Bir süredir hastanemizde birtakım değişiklikler oluyor. İki devlet hastanesi birleştirildi. Artık iki ayrı hastanenin değil aynı hastanenin çalışanları olduk ve daha da kalabalıklaştık. Ben Validebağ’da çalışan bir işçi olarak bu durumdan mutlu oldum. Ama karşılaşacağımız ve bizi mağdur edecek uygulamalara karşı çıkamazsak kalabalık olmamız bizi mutlu etmeyecek. Çünkü bu kalabalık, yöneticilerin kimilerimizi işten çıkarması için elini rahatlattı. Çalışma koşullarımız değişmeye başladı. Çalışma düzeni değişti. Birçok arkadaşımıza gece nöbetleri kondu. Henüz işten atmalar yaşanmadı ama taşeronda çalışan arkadaşlarımız yeni bir iş aramaya çoktan başladılar.
Birleşmeden önce 300 kişi civarında iken şimdi 500’ü aşkın bir sayıya ulaştık. Farklı kadro ve statülerde çalışıyoruz. Ama birilerinin koyduğu yasalar nedeniyle aynı çatı altında örgütlenemiyoruz. Ayrıca birleştirme yapılan Üsküdar Devlet Hastanesinde en fazla üyeye sahip sendika, kamu çalışanlarının tek çatı altında birleşmesini ve güçlenmesini istemeyen AKP hükümetine yakın olan Memur-Sen’e bağlı Sağlık-Sen. Eskiden polis hastanesi olan bu hastanede çalışan arkadaşlarımız, en temel insani taleplerini savunamayacak derecede örgütsüz durumdalar. Çünkü bu sendika, hükümetin çalışanlara dönük politikalarını “kamu yararıdır, hükümeti bu konuda desteklemeliyiz” diyerek savunuyor.
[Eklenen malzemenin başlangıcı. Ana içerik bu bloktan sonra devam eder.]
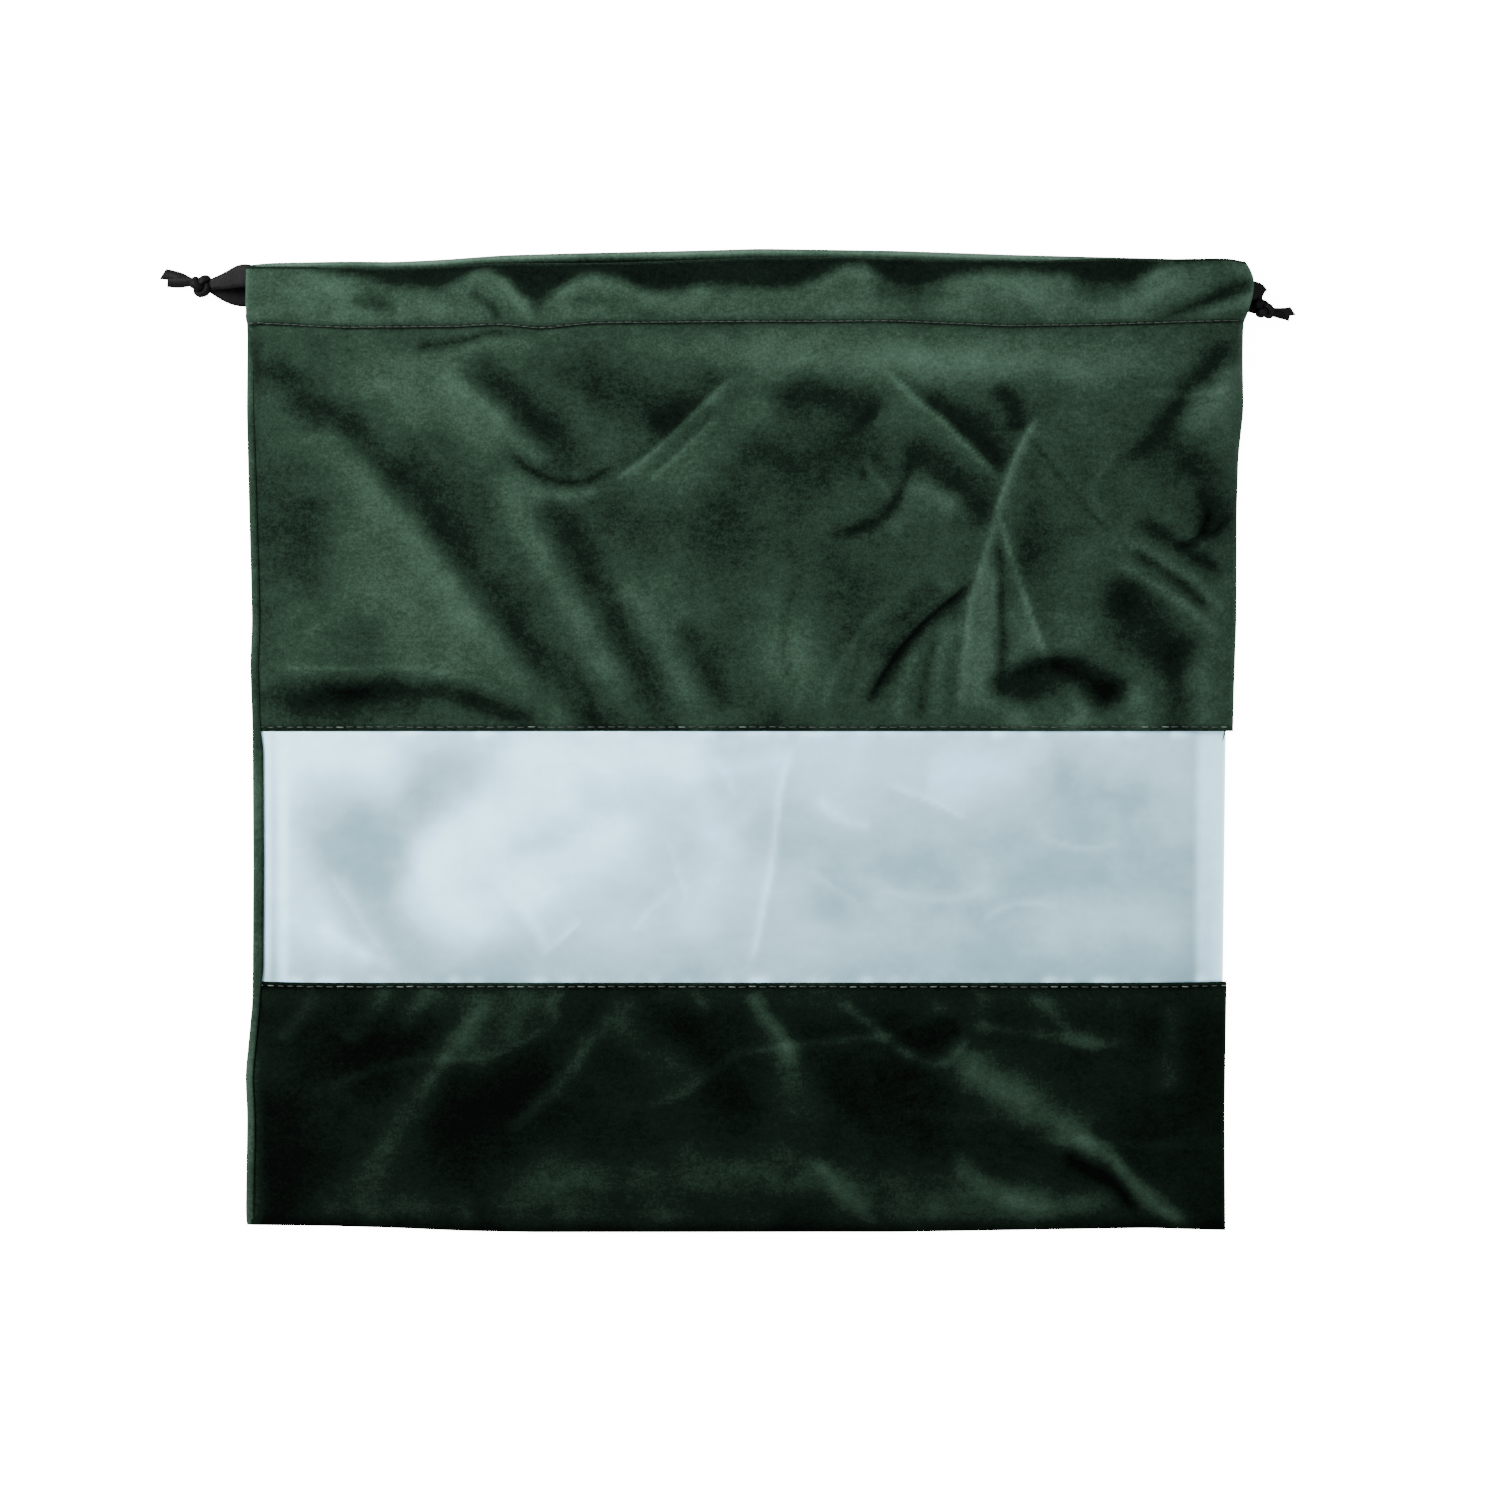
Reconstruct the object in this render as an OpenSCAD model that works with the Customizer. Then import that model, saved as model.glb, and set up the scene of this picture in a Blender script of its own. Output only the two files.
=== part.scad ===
// Velvet drawstring sack with a film window across its front.
// It lies empty on its back, mouth towards +Y, front face up (+Z).
// The origin is the middle of the back cloth's underside.

/* [Sack] */
// Width across the side seams
sack_w = 400; // [320:10:500]
// Thickness of the velvet with its pile
cloth_t = 0.9; // [0.7:0.1:1.0]
// Height of the front cloth's underside above the table
loft = 10.1; // [9.8:0.1:13]
// Distance from a seam over which the front rises to its full height
ease_w = 50; // [40:5:60]

/* [Bands of the front] */
// Height of the velvet band below the window
lower_h = 98; // [80:1:130]
// Height of the film that shows
window_h = 100; // [60:1:140]
// Height of the velvet band from the window to the casing stitching
upper_h = 164; // [130:1:200]
// Height of the casing, from its stitching to the front's mouth edge
casing_h = 23; // [23:1:30]
// How far the back's mouth edge stands past the front's
back_rise = 4; // [2:1:8]

/* [Window] */
// Thickness of the film
film_t = 0.4; // [0.2:0.1:0.5]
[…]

Bir Validebağ çalışanı olarak bir süredir son aylarda yaşadıklarımızı düşünüyorum. Bir SES üyesi olarak bizler sendikamıza yeterince sahip çıkmadık. Hastanedeki tüm çalışanlar SES sendikasının açtığı davayı bekliyor. Ama işin kötü tarafı, sorunların “daha az” olduğu dönemde yeterince sahip çıkmadığımız sendikamızın hemen sorunları çözmesini bekler hale geldik.
Ama sendika biziz. Biz sendikalı ama örgütsüz sağlık çalışanlarıyız. Bu durumu değiştirmeliyiz. Şimdi çalışan sayısı artan ve sorunları da büyüyen hastanemizde örgütlenme ihtiyacı da büyüdü. Birleşmek ve güçlenmek zorundayız!